Index it to inflation rather than wages. Choose a fixed basket of goods, compute their price in the future, adjust SS accordingly.
I.e., cause SS to provide a fixed standard of living, rather than an increasing one. Seniors will always live as well in the future as they do today, they just won't live as well as future wage earners.
Also remove the cap at which you no longer collect SS from payrolls. It's something around $105,000. You don't get taxed for SS on any income past that amount. The SS tax structure is one of the most regressive taxes we have.
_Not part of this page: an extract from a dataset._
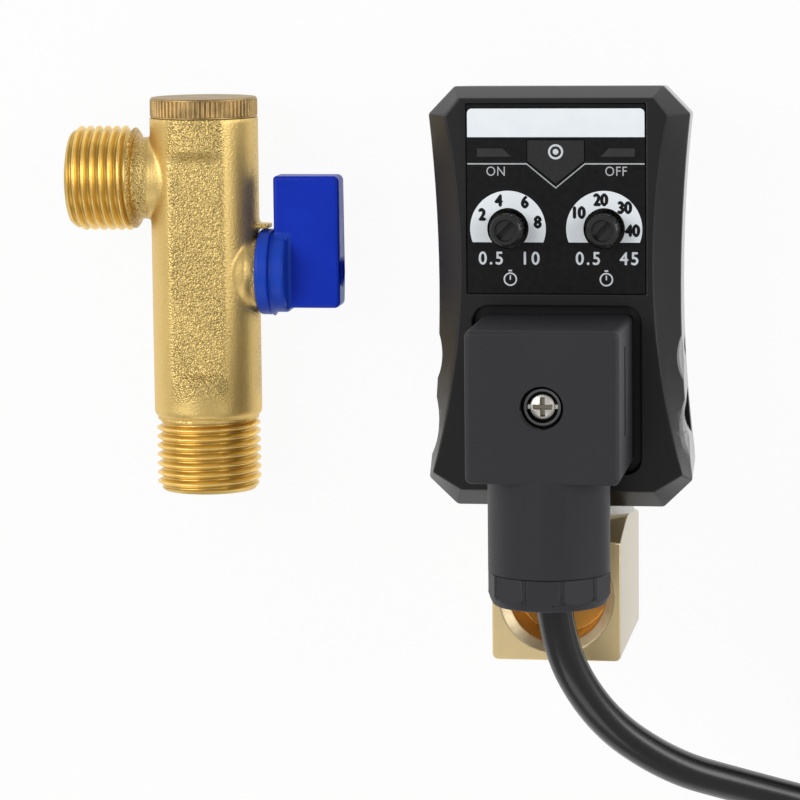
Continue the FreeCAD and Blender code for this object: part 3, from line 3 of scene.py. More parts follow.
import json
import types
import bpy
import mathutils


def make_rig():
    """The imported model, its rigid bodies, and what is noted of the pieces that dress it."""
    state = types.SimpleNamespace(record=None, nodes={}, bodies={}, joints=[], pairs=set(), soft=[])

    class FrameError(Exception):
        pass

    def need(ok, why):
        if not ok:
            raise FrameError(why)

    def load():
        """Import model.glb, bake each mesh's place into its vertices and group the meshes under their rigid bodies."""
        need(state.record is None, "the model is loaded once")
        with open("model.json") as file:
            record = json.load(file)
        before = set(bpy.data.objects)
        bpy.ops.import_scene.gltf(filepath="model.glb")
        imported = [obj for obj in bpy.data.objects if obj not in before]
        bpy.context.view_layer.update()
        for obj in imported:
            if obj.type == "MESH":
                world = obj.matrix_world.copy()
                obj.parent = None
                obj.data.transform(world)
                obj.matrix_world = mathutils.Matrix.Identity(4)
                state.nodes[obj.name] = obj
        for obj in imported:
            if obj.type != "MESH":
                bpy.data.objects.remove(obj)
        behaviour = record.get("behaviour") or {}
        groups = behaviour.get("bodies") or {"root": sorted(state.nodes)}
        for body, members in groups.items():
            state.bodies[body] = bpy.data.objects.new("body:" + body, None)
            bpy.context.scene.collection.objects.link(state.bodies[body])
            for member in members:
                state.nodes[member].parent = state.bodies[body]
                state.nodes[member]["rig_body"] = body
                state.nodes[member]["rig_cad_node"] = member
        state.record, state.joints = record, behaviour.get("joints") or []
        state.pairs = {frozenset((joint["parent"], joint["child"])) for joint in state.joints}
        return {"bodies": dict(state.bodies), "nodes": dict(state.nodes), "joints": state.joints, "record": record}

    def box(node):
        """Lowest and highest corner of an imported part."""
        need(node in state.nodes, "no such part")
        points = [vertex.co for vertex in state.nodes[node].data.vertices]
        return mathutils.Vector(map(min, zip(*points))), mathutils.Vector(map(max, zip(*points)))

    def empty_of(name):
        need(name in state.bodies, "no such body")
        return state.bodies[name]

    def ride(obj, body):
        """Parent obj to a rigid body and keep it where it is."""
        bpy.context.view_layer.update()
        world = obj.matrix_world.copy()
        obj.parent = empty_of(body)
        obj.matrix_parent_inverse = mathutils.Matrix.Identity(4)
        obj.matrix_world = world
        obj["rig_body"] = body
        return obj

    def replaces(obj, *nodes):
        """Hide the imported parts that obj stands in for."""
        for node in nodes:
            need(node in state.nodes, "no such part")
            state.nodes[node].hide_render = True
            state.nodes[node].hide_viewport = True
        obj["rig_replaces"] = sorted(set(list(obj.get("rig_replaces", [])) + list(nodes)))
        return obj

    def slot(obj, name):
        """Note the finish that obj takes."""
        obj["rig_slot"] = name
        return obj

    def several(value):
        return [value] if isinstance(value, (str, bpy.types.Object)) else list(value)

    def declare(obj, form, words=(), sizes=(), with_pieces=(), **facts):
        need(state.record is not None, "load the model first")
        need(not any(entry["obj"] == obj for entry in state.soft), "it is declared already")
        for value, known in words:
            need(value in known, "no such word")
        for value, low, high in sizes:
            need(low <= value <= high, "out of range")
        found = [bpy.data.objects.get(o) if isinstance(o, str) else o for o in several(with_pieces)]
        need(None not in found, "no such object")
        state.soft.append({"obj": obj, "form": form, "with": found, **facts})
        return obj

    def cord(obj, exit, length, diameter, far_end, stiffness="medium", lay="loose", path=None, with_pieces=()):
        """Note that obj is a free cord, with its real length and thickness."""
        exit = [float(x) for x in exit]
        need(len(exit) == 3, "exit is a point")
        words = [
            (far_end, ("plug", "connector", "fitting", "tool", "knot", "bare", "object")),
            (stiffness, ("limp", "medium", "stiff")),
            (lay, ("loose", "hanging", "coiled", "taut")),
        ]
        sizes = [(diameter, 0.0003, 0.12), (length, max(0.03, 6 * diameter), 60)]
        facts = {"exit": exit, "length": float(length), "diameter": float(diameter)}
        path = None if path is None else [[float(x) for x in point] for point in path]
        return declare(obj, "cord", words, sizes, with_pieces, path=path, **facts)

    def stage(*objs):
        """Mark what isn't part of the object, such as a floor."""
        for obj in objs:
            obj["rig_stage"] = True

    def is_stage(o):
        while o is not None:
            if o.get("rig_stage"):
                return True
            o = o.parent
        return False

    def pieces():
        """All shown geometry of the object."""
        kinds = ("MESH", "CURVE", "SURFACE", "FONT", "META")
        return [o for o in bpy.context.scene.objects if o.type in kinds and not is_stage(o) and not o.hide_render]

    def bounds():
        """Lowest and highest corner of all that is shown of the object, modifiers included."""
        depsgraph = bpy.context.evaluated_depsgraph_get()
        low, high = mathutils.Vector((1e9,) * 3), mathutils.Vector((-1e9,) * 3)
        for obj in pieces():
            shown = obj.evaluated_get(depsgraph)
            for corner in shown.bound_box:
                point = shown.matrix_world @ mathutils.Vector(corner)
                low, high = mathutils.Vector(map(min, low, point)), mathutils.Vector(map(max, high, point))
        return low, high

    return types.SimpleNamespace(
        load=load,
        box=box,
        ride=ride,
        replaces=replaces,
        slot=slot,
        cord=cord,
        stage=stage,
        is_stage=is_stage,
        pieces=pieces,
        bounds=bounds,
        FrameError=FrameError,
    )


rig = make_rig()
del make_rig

bl_info = {
    "name": "Timed drain valve set",
    "version": (1, 0, 0),
    "blender": (4, 5, 0),
    "location": "View3D > Sidebar > Drain valve",
    "description": "Makes the detailed pieces and finishes of a timed drain valve and its strainer valve",
    "category": "Add Mesh",
}

import json
import math
import sys

import bmesh
import bpy
from bpy.props import FloatProperty, FloatVectorProperty, IntProperty, PointerProperty
from mathutils import Matrix, Vector

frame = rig.load()
CAD_BOX = [list(corner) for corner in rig.bounds()]
MM = 0.001

# Places on the set, in millimetres: the strainer valve's axis as X and Z, its branch and the ends of its flats as Y,
# its lever's hub as Y and Z, the label's face as Z and the two dials as X and Y.
STRAINER = (-73.6, 10.85)
INLET_RISE = 78.7
FLAT = (38.3, 84.8)
HUB = (59.9, 10.85)
LABEL_TOP = 36.8
DIALS = {"on": (-9.25, 71.0), "off": (9.25, 71.0)}


# ---------------------------------------------------------------- sizes and colours


def size(name, description, default):
    """A length in millimetres."""
    return FloatProperty(name=name, description=description, default=default, min=0.0, max=500.0)


def tone(name, description, default):
    """A colour of one finish."""
    return FloatVectorProperty(name=name, description=description, default=default, subtype="COLOR",
                               size=3, min=0.0, max=1.0)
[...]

Social Security is the easier to fix (IMHO). The nice thing about it is that it's a service for which there are a lot of examples. The basic premise that you put away money for your retirement and that money grows over time is pretty simple and sound. You could streamline it a bit to reduce overhead. Yes, the way it works now is somewhat broken (e.g.: I am not "saving" currently, but paying for people who are now retired, hoping that my grandchildren will pay for me), but in principle it needs only minor adjustments.
Medicare on the other hand is growing very rapidly and the broken healthcare system will only speed up its growth. I don't see a way to fix it without dismantling it and starting over. Not that I am in the Ryan camp: I am not advocating leaving seniors out in the cold. I am just saying that Medicare will require more than minor adjustments.
In current law it is already fixed. When it runs out of bonds in the "trust fund," it will automatically decrease its payouts to become revenue neutral.
I'm not sure what I've said to suggest that I'd like to buy a bridge (presumably contained in a dry region of a landlocked state). The discussion is about fixes to a perceived problem, but the problem will fix itself if the legislature does precisely nothing. I expect it is easier to get it to accomplish nothing than to accomplish any particular other solution.